Horesh, who was in the U.S. to attend the World Trade Organization meeting in Seattle, said he does not believe a peace treaty with Syria will mean that much insofar as Israel’s relations with the rest of the Arab world.

“I don’t see a change until the Israeli-Palestinian situation is resolved,” he said. “I then see frozen ties melted and the peace dividend start to be paid.”

Trade between Israel and Jordan is expected to benefit from such an accord. It has been hovering at the $27 million level, compared with $2.5 billion in trade now being conducted between Israel and the Palestinian Authority. Trade between Israel and Egypt amounts to no more than a few million dollars, said Horesh, despite their peace agreement signed two decades ago.

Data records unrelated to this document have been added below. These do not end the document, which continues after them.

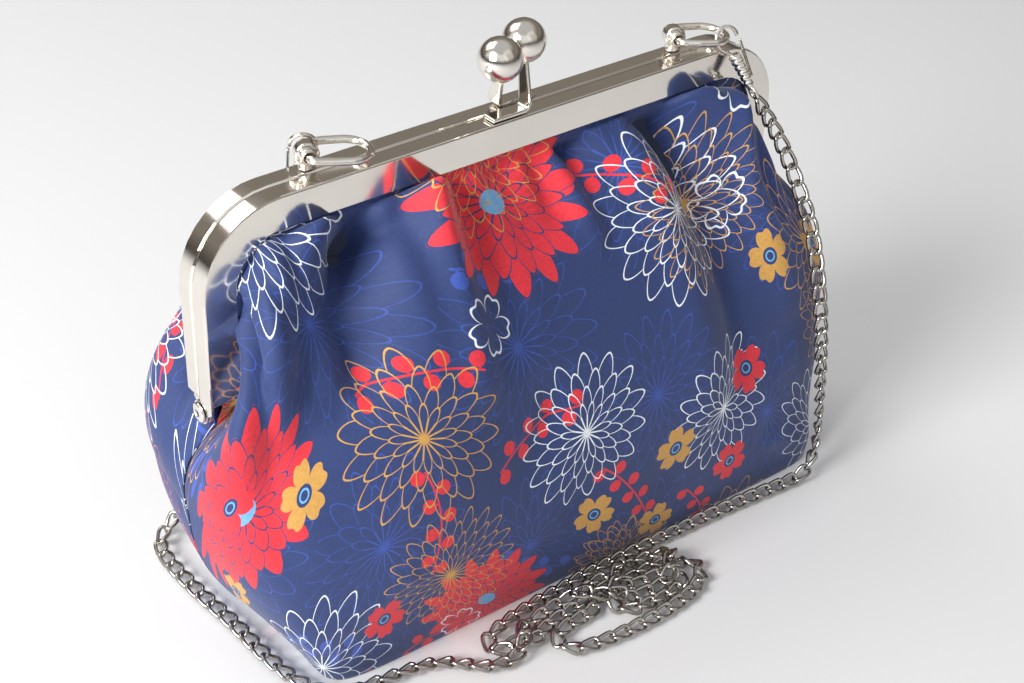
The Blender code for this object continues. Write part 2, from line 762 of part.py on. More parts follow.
# Each fold: (t, w) at its start and end, width in t, and depth (below the cloth is negative).
# w runs from 0 at the frame's mouth to 1 at the base's edge.
FRONT_FOLDS = (
    ((0.325, 0.10), (0.150, 0.50), 0.034, -6.5 * MM),
    ((0.275, 0.04), (0.090, 0.46), 0.028, 3.0 * MM),
    ((0.400, 0.04), (0.285, 0.58), 0.042, 4.0 * MM),
    ((0.460, 0.00), (0.430, 0.22), 0.018, -2.4 * MM),
    ((0.545, -0.02), (0.530, 0.14), 0.018, -3.6 * MM),
    ((0.600, 0.00), (0.600, 0.20), 0.020, 2.2 * MM),
    ((0.660, -0.02), (0.885, 0.34), 0.024, 4.0 * MM),
    ((0.715, -0.02), (0.900, 0.20), 0.024, -4.5 * MM),
    ((0.635, 0.04), (0.750, 0.56), 0.032, -4.2 * MM),
)
REAR_FOLDS = (
    ((0.350, 0.00), (0.180, 0.45), 0.034, -5.0 * MM),
    ((0.500, 0.00), (0.520, 0.30), 0.030, -2.5 * MM),
    ((0.660, 0.00), (0.850, 0.42), 0.036, -5.0 * MM),
)


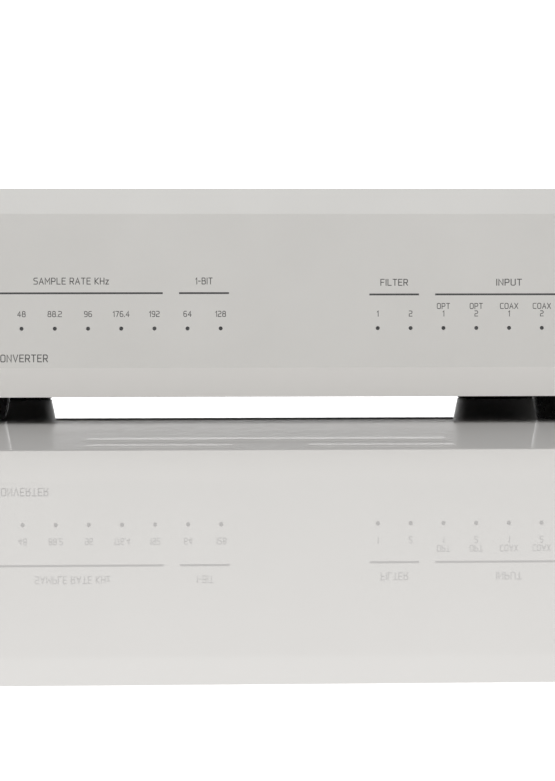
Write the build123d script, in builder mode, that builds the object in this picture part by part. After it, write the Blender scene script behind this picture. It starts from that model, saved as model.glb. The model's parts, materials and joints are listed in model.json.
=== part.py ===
from build123d import *

import os

# Desktop digital-to-analogue converter: a wide, low box with a thick bevelled front panel.
# Millimetres. The origin is the centre of the footprint on the table.
# +X is to the right of someone facing the front, +Y goes to the back, +Z is up.

os.makedirs("parts", exist_ok=True)

# ---------------------------------------------------------------- driving dimensions
WIDTH = 220.0  # front panel, end to end
HEIGHT = 53.5  # table to the top edge of the front panel
PANEL_BOTTOM = 6.1  # table to the bottom edge of the front panel
PANEL_FRONT = -106.0  # y of the front face
PANEL_THICK = 8.0
TOP_BEVEL = (1.7, 5.9)  # depth back, height down the face
BOTTOM_BEVEL = (1.9, 6.7)
SHEET = 1.2  # folded steel of the base, cover and rear panel
COVER_WIDTH = 218.0
COVER_TOP = 53.1
BASE_BOTTOM = 7.4  # underside of the base, and the height of the feet
REAR_FACE = 98.0  # outer face of the rear panel
REAR_BOTTOM = 6.9  # the rear panel reaches a little below the base
JACK_REACH = 9.0  # how far the phono jacks stand out behind the rear panel

LED_PITCH = 7.5
LED_Z = 21.7
RATE_START = -65.2  # first of the eight sample-rate lights
RATE_COUNT = 8
SELECT_START = 23.0  # first of the seven filter and input lights
SELECT_COUNT = 7
LED_HOLE = 0.45  # radius of the tiny window over each light

POWER_X = -92.0
FILTER_X = 84.0
INPUT_X = 98.0
BUTTON_RADIUS = 3.5
BUTTON_PROUD = 1.0
BUTTON_FLANGE = 4.4  # radius of the flange that keeps each button in
SLIDING_GAP = 0.1  # radial gap round each button
PLUNGER_GAP = 0.05

FOOT_X = 76.5
FOOT_Y = 79.0
FOOT_TOP_RADIUS = 14.2
FOOT_BOTTOM_RADIUS = 12.7

BOARD_THICK = 1.6
BOARD_BOTTOM = 14.6  # underside of the main board
JACK_Z = 26.0  # axis of the phono jacks
LINE_LEFT_X = -72.0
LINE_RIGHT_X = -90.0
COAX_1_X = -24.0
COAX_2_X = -42.0
OPTICAL_1_X = 14.0
OPTICAL_2_X = -4.0
USB_X = 42.0
DC_X = 90.0

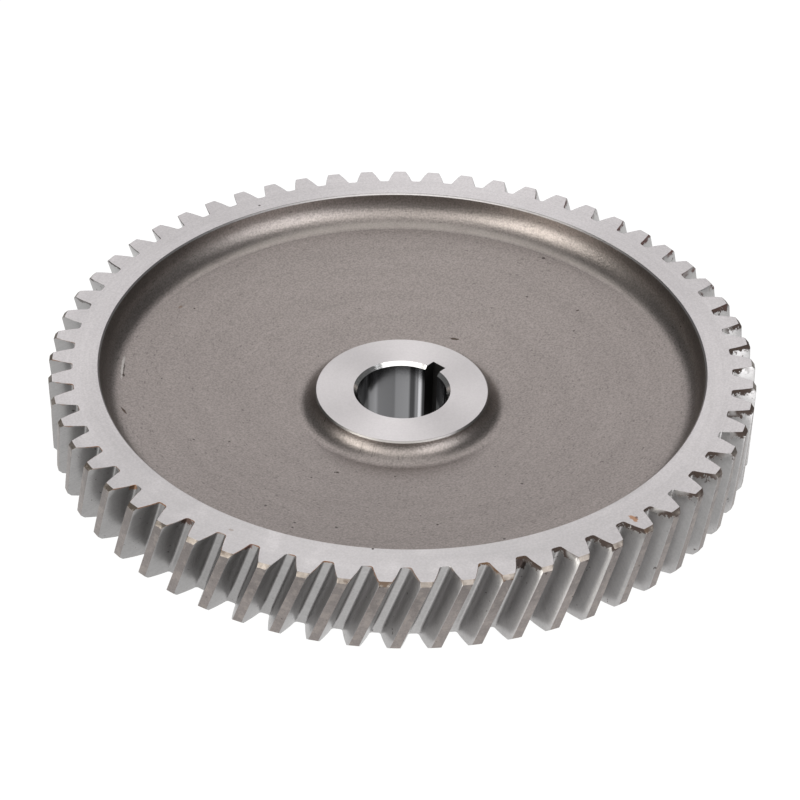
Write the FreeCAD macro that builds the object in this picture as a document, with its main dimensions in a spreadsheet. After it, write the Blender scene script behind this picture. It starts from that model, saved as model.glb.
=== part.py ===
"""Helical pinion gear with a dished web, an offset hub and a keyed bore.

The gear is one solid: a turned blank, helical tooth gaps made by one lofted cut and a polar
pattern, and a keyway broached through the bore. Sizes are in millimetres and degrees. The origin
is the centre of the hub's underside, +Z runs along the bore towards the open recess, and +X runs
through the keyway. Angles about the bore count counterclockwise from +X, seen from above.
"""

import FreeCAD, Part
import math
import os
import Sketcher
from types import SimpleNamespace

NODE = "pinion_gear"
SHEET = "Sizes"

# Driving dimensions

SIZES = (
    # Teeth
    ("tooth_count", 59),
    ("normal_module", 3.0),
    ("helix_angle", 19.5),
    ("pressure_angle", 20.0),
    ("addendum_factor", 1.0),
    ("dedendum_factor", 1.17),
    ("root_corner", 0.8),
    ("first_gap_angle", 2.57),
    # Rim
    ("face_width", 21.8),
    ("tip_chamfer", 1.0),
    ("rim_wall", 7.3),
    ("rim_chamfer", 0.4),
    ("rim_fillet", 7.8),
    # Web, a shallow cone that rises from the hub to the rim, over a flat back
    ("web_slope", 9.0),
    ("web_depth", 8.1),
    ("back_bevel", 1.5),
    # Hub
    ("hub_diameter", 48.5),
    ("hub_length", 22.0),
    ("hub_setback", 12.05),
    ("hub_chamfer", 0.4),
    ("hub_wall", 0.6),
    ("hub_fillet", 5.4),
    # Bore and keyway
    ("bore_diameter", 25.0),
    ("bore_chamfer", 1.0),
    ("key_width", 4.5),
    ("key_depth", 3.3),
)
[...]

“We, in our ministry, are talking to anyone who wants to talk to us — enemy states, those we have peace with,” said Horesh. “We believe the way to help the peace is to enhance economic ties. Money talks.”

In striving to improve Israel’s economy, Ran Cohen, minister of Industry and Trade, said he was concerned about “the very wide economic gap with our neighbors. We would not like to replace the military conflict between Israel, the Arab countries and the Palestinians with an economic conflict. Their per capital income is at the $1,000 or $1,400 level [Israel’s is $16,400], so I want to meet with the ministers of industry and trade in Egypt, Syria and Jordan to help them strengthen their economies.”

He noted that already Israel is working with the Palestinians to build nine industrial zones — eight in the West Bank and one in the Gaza Strip bordering Israel, Gaza and Egypt. Cohen said the latter will be a full high-tech industrial park and is expected to be built in the near future.

“I and my partner, the minister of industry of the Palestinian Authority, are leading a steering committee of Israelis and Palestinians,” he said. “In two to three weeks, we will complete the work of how these industrial parks will be built. They will create 50,000 new jobs for Palestinians and tens of thousands of new jobs for Israelis.”

Cohen noted that the Palestinians could have built the industrial parks on their own, but chose instead “to build it with me and my government.

In this way, we will be helping ourselves and our neighbors, and strengthening the political line of peace through the economic line.”